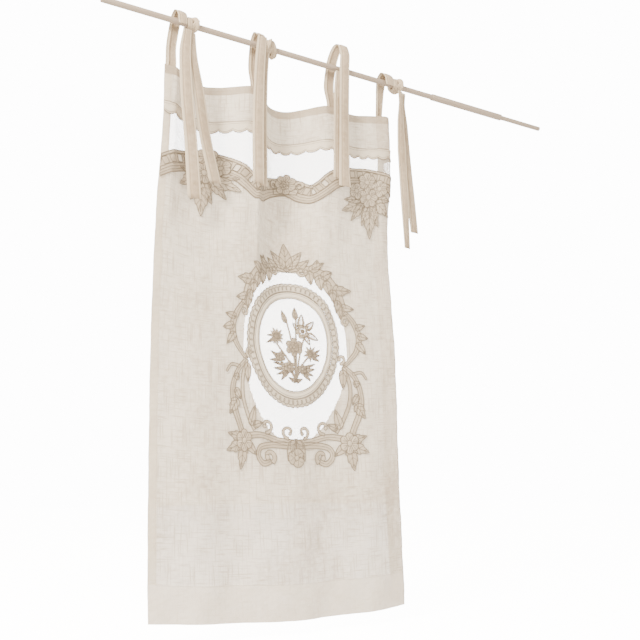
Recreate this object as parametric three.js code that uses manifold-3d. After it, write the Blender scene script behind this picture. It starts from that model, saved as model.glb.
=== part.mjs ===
// A net curtain hung by four ties from a plain rod. Lengths are in millimetres.
// X runs along the rod to the right, Y away from the viewer and Z up, from the centre of the rod's left end face.
// Cloth places are given flat, as cut: "across" from the left edge and "down" from the top edge.
import * as THREE from "three";
import { mergeVertices } from "three/addons/utils/BufferGeometryUtils.js";
import Module from "manifold-3d";

const wasm = await Module();
wasm.setup();

// Rod: a main tube, a thicker sleeve round its right part and a thin end that goes into it.
const ROD = { length: 1300, radius: 7, sides: 28, chamfer: 1.2 };
const SLEEVE = { from: 900, to: 1149, radius: 8.8, wall: 1.4 };
const THIN_END = { from: 1148, radius: 6.2 };
const GAP = 0.35;

// Panel as cut, with its hems and the place where its right edge starts to turn back.
const CLOTH = { width: 670, length: 1200, turnAt: 612, thick: 1.2 };
const HEM = { top: 20, side: 18, bottom: 75, thick: 2, step: 2 };
// The hung cloth is made of flat facets: how many there are in a span, round the turned edge, and down the cloth.
const FACETS = { inSpan: 5, spanSkew: 1.15, inTurn: 4, down: 15 };
// How far the lower edge hangs: lower in the middle and a little lower on the right.
const LOWER_EDGE = { height: -1300, middleDrop: 12, rightDrop: 8 };
// The middle of the panel bows towards the viewer as it nears the floor.
const BOW = { depth: 16, from: 500 };

// The panel's two edges as it hangs, the depth they stand back, and the radius of the right edge's turn.
const EDGES = [
  { down: 0, left: 148, right: 768, leftBack: 0, rightBack: 6, turn: 15 },
  { down: 150, left: 150, right: 774, leftBack: 2, rightBack: 12, turn: 14 },
  { down: 330, left: 143, right: 764, leftBack: 0, rightBack: 18, turn: 13 },
  { down: 620, left: 142, right: 771, leftBack: -3, rightBack: 5, turn: 12 },
  { down: 900, left: 149, right: 775, leftBack: -3, rightBack: 3, turn: 13 },
  { down: 1100, left: 157, right: 788, leftBack: 0, rightBack: 10, turn: 15 },
  { down: 1200, left: 163, right: 798, leftBack: 2, rightBack: 20, turn: 17 },
];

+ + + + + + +

_Work to be completed_
Every line above should be written out again exactly as it stands.

_Output below_
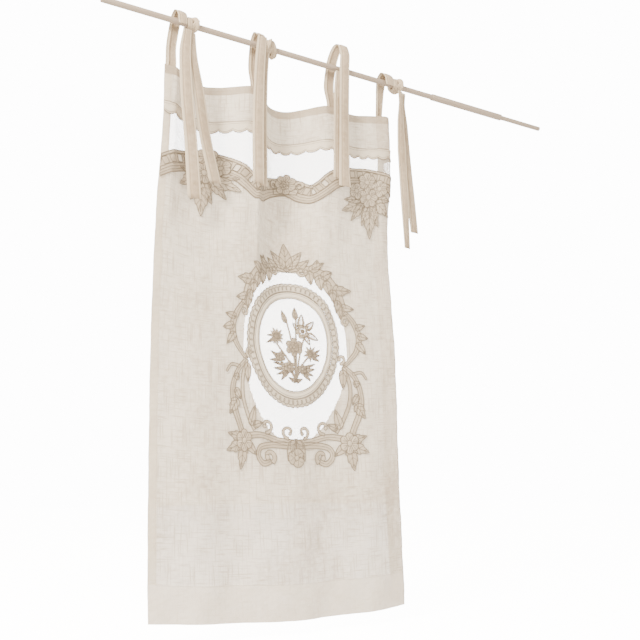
Recreate this object as parametric three.js code that uses manifold-3d. After it, write the Blender scene script behind this picture. It starts from that model, saved as model.glb.
=== part.mjs ===
// A net curtain hung by four ties from a plain rod. Lengths are in millimetres.
// X runs along the rod to the right, Y away from the viewer and Z up, from the centre of the rod's left end face.
// Cloth places are given flat, as cut: "across" from the left edge and "down" from the top edge.
import * as THREE from "three";
import { mergeVertices } from "three/addons/utils/BufferGeometryUtils.js";
import Module from "manifold-3d";

const wasm = await Module();
wasm.setup();

// Rod: a main tube, a thicker sleeve round its right part and a thin end that goes into it.
const ROD = { length: 1300, radius: 7, sides: 28, chamfer: 1.2 };
const SLEEVE = { from: 900, to: 1149, radius: 8.8, wall: 1.4 };
const THIN_END = { from: 1148, radius: 6.2 };
const GAP = 0.35;

// Panel as cut, with its hems and the place where its right edge starts to turn back.
const CLOTH = { width: 670, length: 1200, turnAt: 612, thick: 1.2 };
const HEM = { top: 20, side: 18, bottom: 75, thick: 2, step: 2 };
// The hung cloth is made of flat facets: how many there are in a span, round the turned edge, and down the cloth.
const FACETS = { inSpan: 5, spanSkew: 1.15, inTurn: 4, down: 15 };
// How far the lower edge hangs: lower in the middle and a little lower on the right.
const LOWER_EDGE = { height: -1300, middleDrop: 12, rightDrop: 8 };
// The middle of the panel bows towards the viewer as it nears the floor.
const BOW = { depth: 16, from: 500 };

// The panel's two edges as it hangs, the depth they stand back, and the radius of the right edge's turn.
const EDGES = [
  { down: 0, left: 148, right: 768, leftBack: 0, rightBack: 6, turn: 15 },
  { down: 150, left: 150, right: 774, leftBack: 2, rightBack: 12, turn: 14 },
  { down: 330, left: 143, right: 764, leftBack: 0, rightBack: 18, turn: 13 },
  { down: 620, left: 142, right: 771, leftBack: -3, rightBack: 5, turn: 12 },
  { down: 900, left: 149, right: 775, leftBack: -3, rightBack: 3, turn: 13 },
  { down: 1100, left: 157, right: 788, leftBack: 0, rightBack: 10, turn: 15 },
  { down: 1200, left: 163, right: 798, leftBack: 2, rightBack: 20, turn: 17 },
];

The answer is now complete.